House Speaker Mike Johnson (R-Louisiana) compared Trump to a billiards player breaking up the racked balls as hard as he could.
“It is a shake-up, and he said there’s going to be a shake-up right now. But this is what’s required, in my mind, to start the process of repairing and restoring the American economy,” Johnson said, adding, “And I think you’ve got to give him time.”
But nowhere in those comments is an affirmative case for the tariffs — just an affirmative case for shaking things up.
Indeed, very few Republicans are proactively weighing in for tariffs.
A review of congressional news releases compiled by LegiStorm shows that the vast majority mentioning “tariffs” have been from Democrats. And the few releases from Republicans mostly just note the tariffs without vouching for them.
One rare release praising Trump came from Sen. Chuck Grassley (R-Iowa). But he was actually praising Trump for backing off his tariffs on a specific product that is key to Iowa agriculture: Canadian potash.
“President Trump is using tariffs as a negotiating tool to halt the deadly flow of fentanyl,” Grassley added. “I agree this is a deadly crisis, and it’s why I’m currently leading the HALT Fentanyl Act’s passage through Congress.”
Just to reinforce: Grassley said he agreed with Trump — but only on fentanyl being a deadly crisis, and not necessarily on the strategy being implemented to fight it. It’s very similar to Johnson’s comment: finding the common ground and emphasizing that, rather than the tariffs.
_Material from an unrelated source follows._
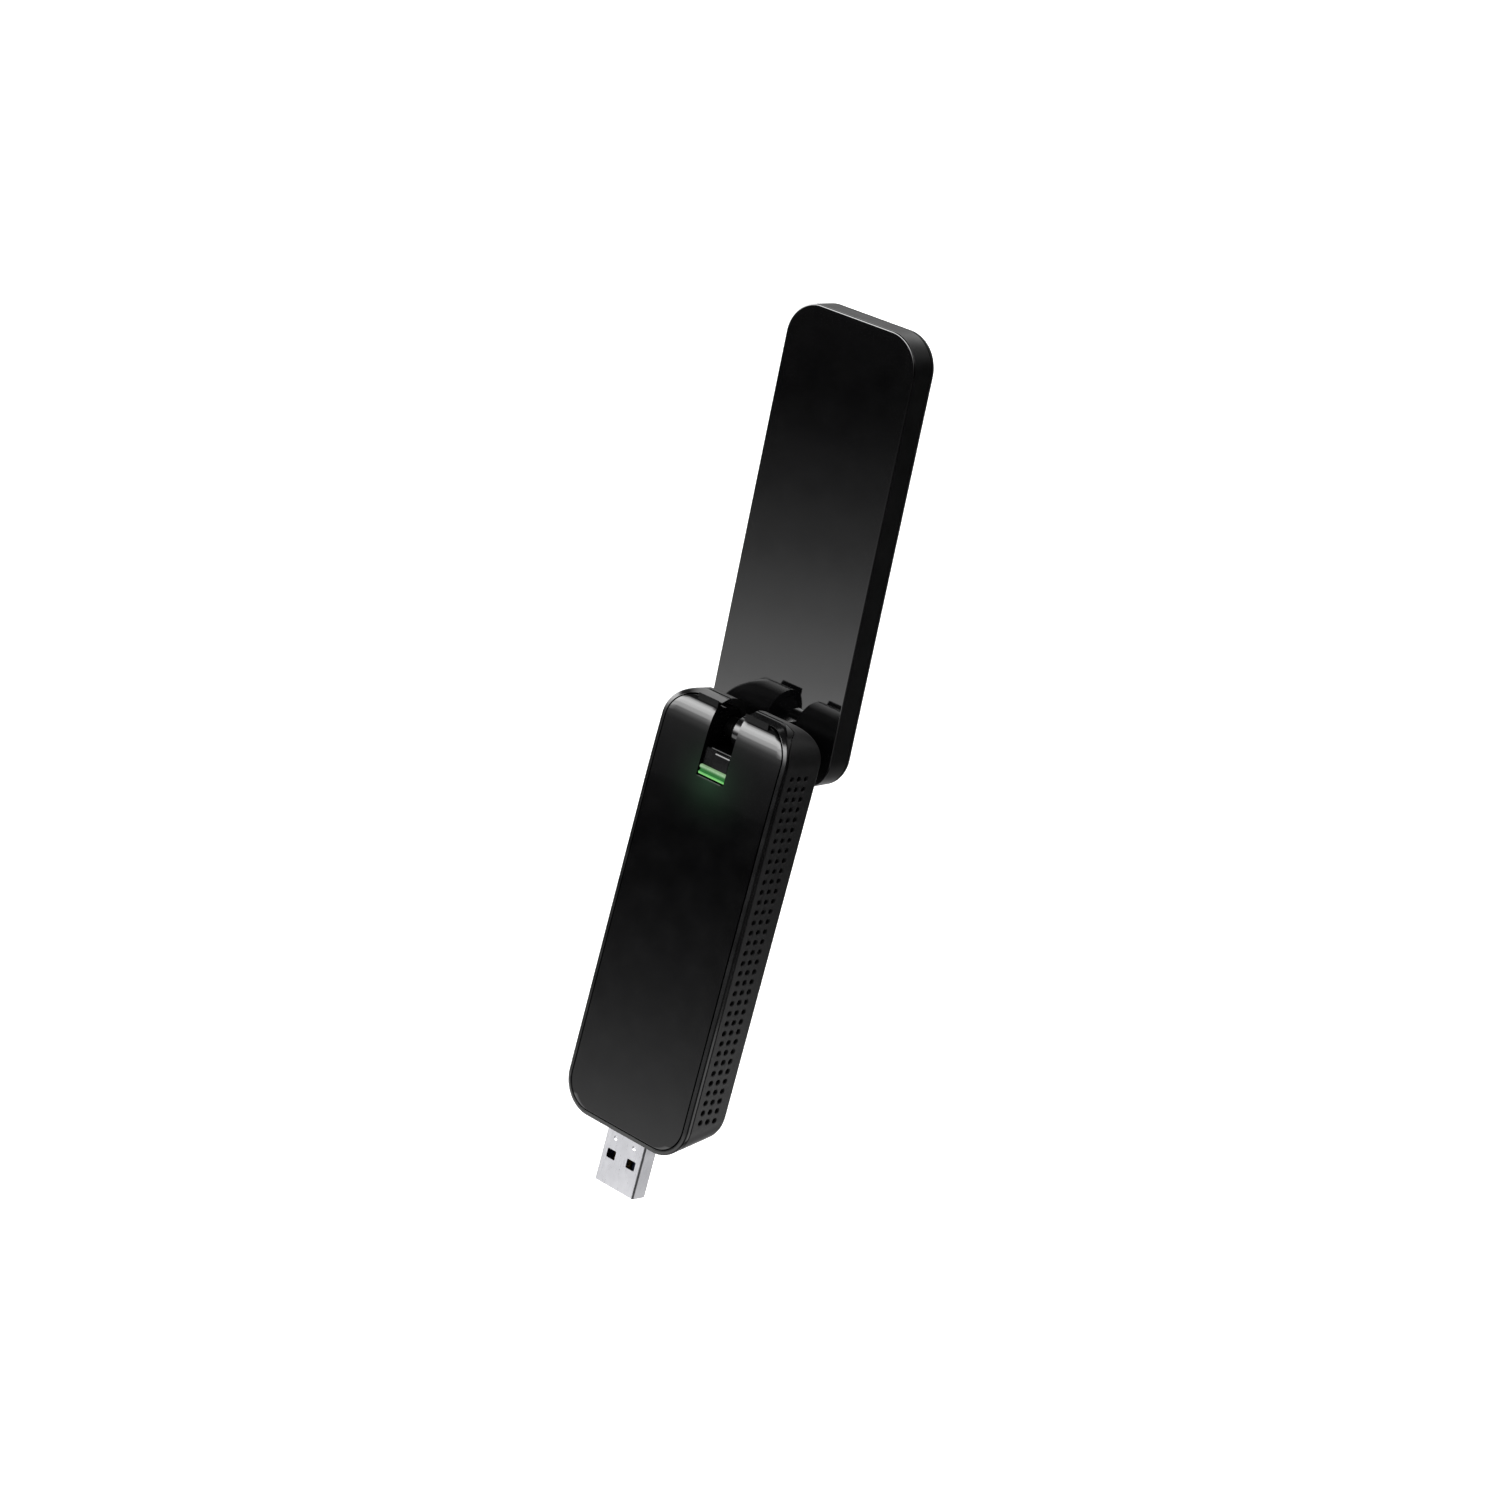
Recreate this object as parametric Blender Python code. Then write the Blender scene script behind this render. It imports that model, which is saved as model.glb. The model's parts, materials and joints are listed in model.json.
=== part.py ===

Rep. Byron Donalds (Florida), who is running for governor, is the rare Republican to proactively promote Trump’s tariffs. His office sent out an op-ed last week claiming that cash was “flooding” into the U.S. economy, “turbocharged by tariffs that shield American workers from global abuse.”
There are indeed a handful of Republicans taking firmer positions. Among those promoting the tariffs have been Trump loyalists like Sens. Bernie Moreno (R-Ohio) and Tommy Tuberville (R-Alabama). Libertarian-leaning Sen. Rand Paul (R-Kentucky) has explicitly opposed them, citing the virtually unanimous verdict of industries in his state.
The whole Republican Party seems to be in wait-and-see mode, its members not wanting to own the tariffs themselves but also not wanting to directly undercut the president. The idea seems to be that Trump can be prevailed upon to back off if the worst does come to pass.
But that is a risky bet, given that Trump has long been a tariff evangelist — it’s one of his oldest and most consistent political views, even as he’s changed course on many others — and that he’s at least talking like someone who’s in it for the long haul.
Of course, there is something these lawmakers can do if they really don’t like the tariffs: They could reclaim the power over such levies that Congress has ceded to the presidency over the years. The Constitution gives Congress the power over tariffs, after all.
If they start talking in earnest about that, you’ll know they’ve lost patience and they’re truly fearful.